Como si entre todos los pollos ella tuviera muy claro cuál iba a ser su próxima víctima.

Con el pollo en nuestro poder entramos en la Semana del Japón en Carabanchel. Por los altavoces salía la voz de una chica japonesa que cantaba su canción japonesa y había máscaras con caras de hombres con la piel blanca y la boca roja y abierta, y también había unas figuras de cerámica de lujo de luchadores de Sumo a punto de atacarse. A mí me pareció de pronto que estaba en el mismo Japón y cogí la mano de mi hermano para que no nos perdiéramos en el Lejano Oriente. El Imbécil, que es un niño bastante extraño, se soltó de mí porque estaba muy emocionado cantando la canción de la chica japonesa. La cantaba como si se la supiera de toda la vida, te lo juro. Mi madre y la Luisa se le quedaron mirando como si el Imbécil estuviera poseído y mi madre dijo con cara de disgusto:

—Qué raros son mis hijos, Luisa, yo cada día los veo más raros.

Y le puso la mano en la frente al Imbécil por si tenía fiebre, pero no tenía. La Luisa tranquilizó a mi madre diciéndole que debía de ser que en su anterior reencarnación el Imbécil había sido una cantante japonesa. Pero al rato, el Imbécil cogió uno de los sables de guerra mortal de los samuráis y empezó a moverlo de un lado para otro mirándonos como si nos fuera a partir en dos. Nos quedamos mirándole bastante aterrorizados.

—Desde luego no sé si antes fue un samuray o una cantante japonesa —dijo la Luisa—, pero que su vida anterior este niño la pasó en Japón, de eso me juego el cuello.

Llegamos a una oferta que había de kimonos con dragón en la espalda y la Luisa y mi madre los toquetearon todos para llevárselos al probador.
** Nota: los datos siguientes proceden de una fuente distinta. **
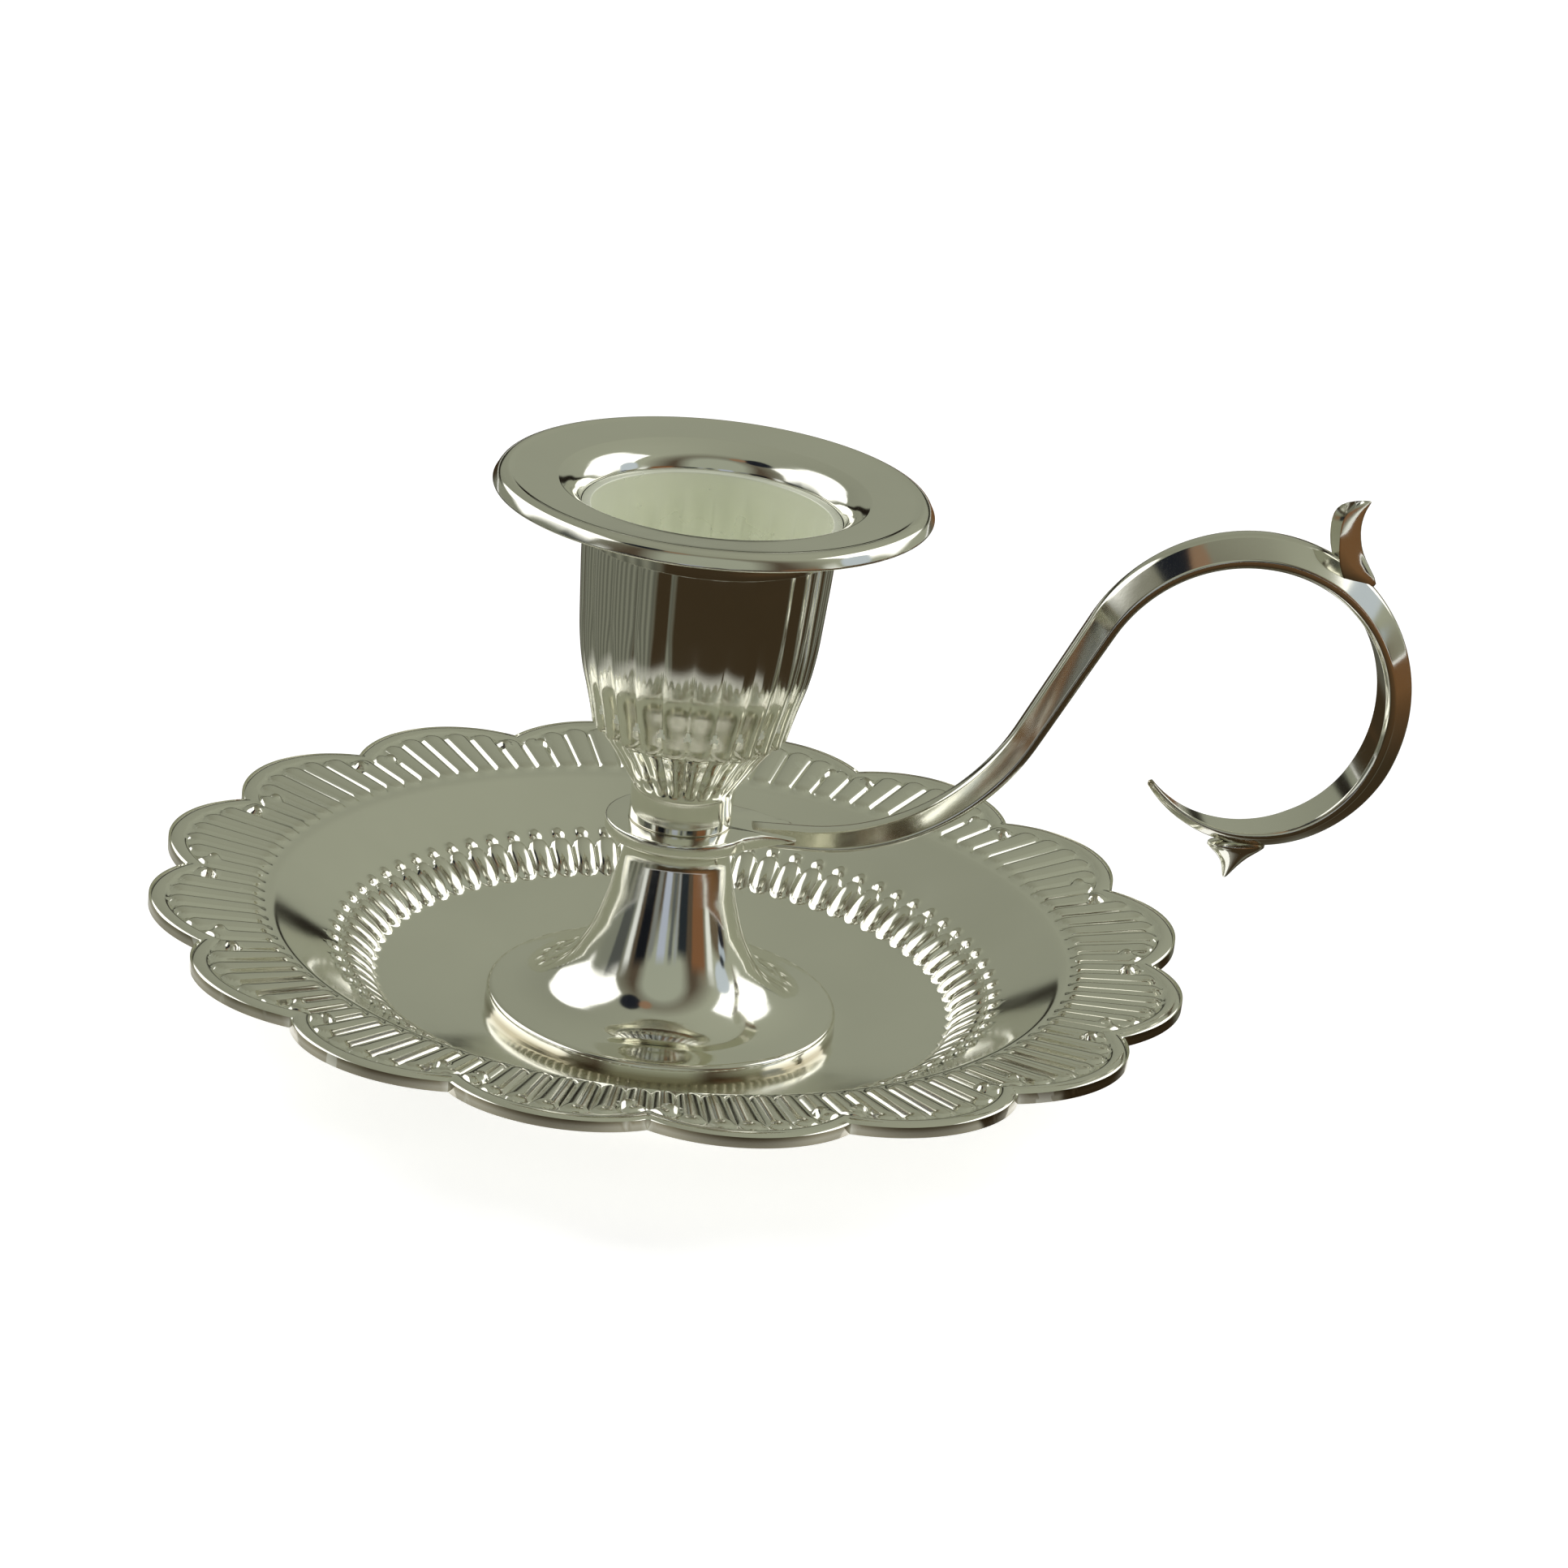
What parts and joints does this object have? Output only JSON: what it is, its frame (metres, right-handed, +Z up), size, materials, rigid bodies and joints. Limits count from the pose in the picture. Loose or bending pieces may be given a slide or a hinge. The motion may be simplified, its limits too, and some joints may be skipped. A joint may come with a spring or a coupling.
{
  "type": "chamberstick with finger loop",
  "caption": "Low portable candle holder: fluted candle cup with a wide drip brim on a flared column, scalloped ribbed saucer, and a curled side handle with a finger loop.",
  "frame": {"origin": "on the table at the centre of the saucer's flat resting face, on the candle's axis", "axes": "+Z up along the candle's axis, +X along the handle toward the finger loop, +Y completes a right-handed frame"},
  "size_m": [0.1164, 0.0976, 0.0561],
  "materials": {
    "silver_plate": "polished silver plate over brass, a little warm with age",
    "plated_steel": "bright plated steel fastener"
  },
  "bodies": {
    "root": {"saucer": "silver_plate", "foot_column": "silver_plate", "handle": "silver_plate", "candle_cup": "silver_plate", "drip_brim": "silver_plate", "centre_screw": "plated_steel", "spring_washer": "plated_steel", "flat_washer": "plated_steel"}
  },
  "joints": []
}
Mientras, el Imbécil había vuelto a ser cantante japonesa y yo me aburría porque yo en las tiendas siempre me aburro a no ser que me vayan a comprar algo (este síntoma forma parte de la enfermedad que te expliqué antes). De pronto, mi madre dijo que la gran oferta de los kimonos era llevarse siete por el precio de cuatro. Se llamaba «Gran Oferta los Siete Samuráis».

—Manolito, levanta del suelo, ¿te gustaría tener un kimono?

Yo le dije que no con la cabeza.

—Hay que ver el niño este, siempre está con sus caprichitos y hoy que a mí me interesa, no quiere. Pues te aguantas, porque te lo voy a comprar.

Otro síntoma de la enfermedad de pedir en las tiendas: a los niños de Carabanchel Alto nunca nos gusta lo que nuestras madres nos quieren comprar. Pero para mi madre eso no es problema porque ella siempre va a su bola.